JP - The Old Testament and (if you head it) Book of Mormon document with a great deal of regularity the falling-away of people from God. For example, Moses was quite clear that the "curses" in Deuteronomy are quite similar to what is happening today (the formerly-Christian West's population dwindling, it's children failing, its produce and belongings given to foreigners). We have reports of entire peoples destroyed as they fall into apostasy, and that appears to be the present path of the West.

I'm not sure if or how it's just for those who seem to (innocently?) never get a full hearing of God's word, but quite often people's evil actions really do a lot of real harm in the world. Perhaps true believers will *really* see more miracles in their lives, or synchronicity, or "coincidence" to help gird their loins in especially difficult times. I've experienced several miraculous events or coincidences myself that appear to have communicated directly to me or offered important help with difficult questions - but of course even then I often find it hard to do what I'm supposed to!

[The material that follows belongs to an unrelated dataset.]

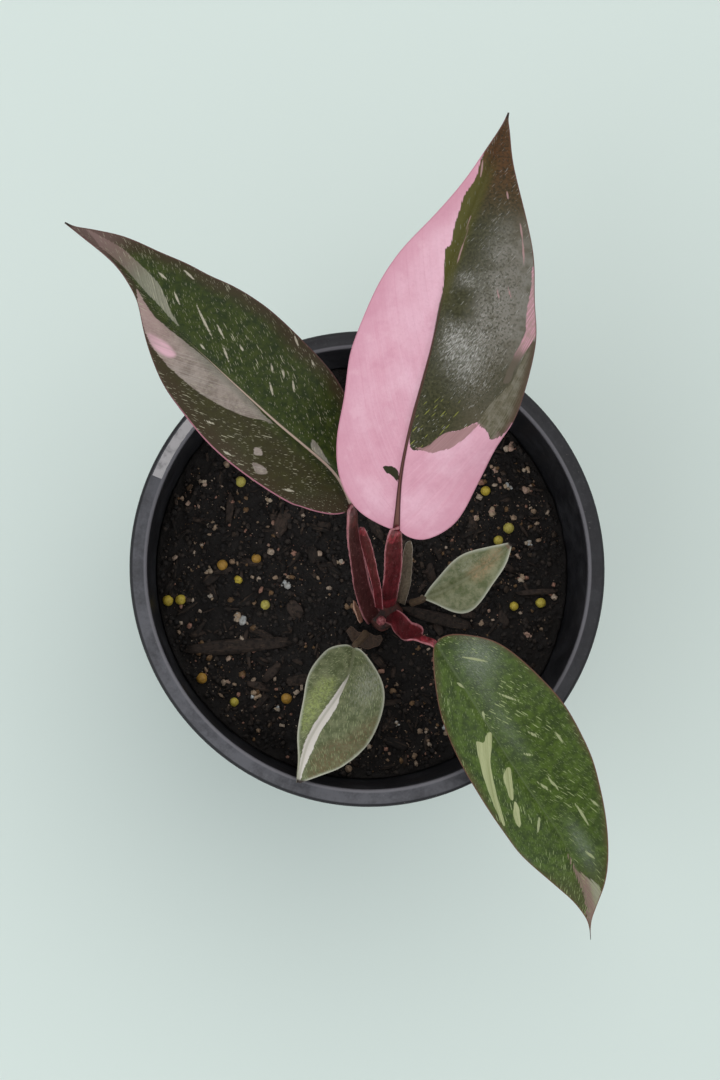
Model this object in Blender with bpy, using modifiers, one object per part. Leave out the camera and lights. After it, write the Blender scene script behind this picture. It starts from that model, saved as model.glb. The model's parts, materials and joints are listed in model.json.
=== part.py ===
"""A variegated philodendron with five leaves in a round nursery pot. Lengths are in millimetres until make_object
writes them in metres. The origin is the centre of the pot's base, and +Z is up."""

import random
from math import cos, pi, radians, sin

import bpy
import numpy as np
from mathutils import Matrix, Vector, noise

MM = 0.001
GAP = 0.35  # between neighbouring pieces that touch in life

# Pot
RIM_RADIUS = 65.0
RIM_INNER_RADIUS = 60.5
POT_HEIGHT = 105.0
COLLAR_HEIGHT = 12.0
COLLAR_STEP = 2.2
BASE_RADIUS = 46.5
WALL = 1.9
FLOOR = 3.0
POT_STEPS = 60
DRAIN_HOLES = 8
DRAIN_HOLE_RADIUS = 4.0
DRAIN_CIRCLE_RADIUS = 35.0

# Strip of tape on the rim
TAPE_START, TAPE_END = 140.0, 157.5  # degrees around the rim
TAPE_INNER, TAPE_OUTER = 61.2, 63.9
TAPE_THICKNESS = 0.6
TAPE_STEPS = 8

# Soil
SOIL_LEVEL = 87.2
SOIL_RELIEF = 1.1
SOIL_STEPS = 40
PRILL_RADIUS = 1.65
PRILLS = ((-54.5, -8.5), (-51.0, -8.2), (-35.0, -2.5), (-27.5, -9.5), (-34.5, 25.0), (34.5, 23.0), (41.0, 12.5),
          (38.0, 9.0), (42.5, -9.5), (50.0, -8.5), (-39.5, 1.5), (-30.0, 3.5), (-45.0, -30.0), (-36.0, -36.5),
          (-21.5, -35.5))
LUMPS = ((-43.0, 0.0, 1.6), (-35.0, -13.5, 1.9), (44.5, -2.0, 1.7), (46.5, 8.5, 1.6), (46.0, 29.5, 1.5),
         (41.0, 35.5, 2.0), (46.0, 24.0, 2.2), (36.5, 17.0, 1.8), (-22.0, -3.5, 1.6), (-30.0, -35.0, 1.7))
BARK = ((-35.0, -21.0, 28.0, 3.6, 5.0), (21.0, -13.0, 18.0, 3.2, -14.0), (49.0, -5.5, 11.0, 1.6, 3.0),
        (-37.5, 17.5, 8.0, 2.0, 85.0), (-14.0, -46.0, 9.0, 5.0, 40.0), (6.0, 46.0, 12.0, 4.0, 160.0))
LOOSE_CHIPS = 26
LOOSE_LUMPS = 20

# Stem
STEM = Vector((5.5, -11.5, 0.0))
STEM_TOP = 94.0
STEM_FOOT = 72.0
STEM_RADIUS = 4.6
CROWN_RADIUS = 6.5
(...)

I must presume Bruce is correct in that God will give those innocents, especially children, a "chance" hereafter. Most churches seem to have a contingency that people's true ignorance as to their evil results in some mitigation of those crimes, such as Christ saying "forgive them for they know not what they do."

Nathaniel said...

I should say I'm not a Mormon, but the BoM does contain many good examples of that Old Testament story strain, and Mormons appear to be one of the Christian groups largely obeying God and also seeing the promises God gave to Moses... while the West in general is seeing the "curses"

It appears too obvious to deny it, but of course in reality easy enough for everyone to do - even Christians.

Eric Fesh said...

This resonates strongly with my experience of being Roman Catholic. It seems like few Christian sects these days recognize these truths... I'm glad to see that it's not totally absent.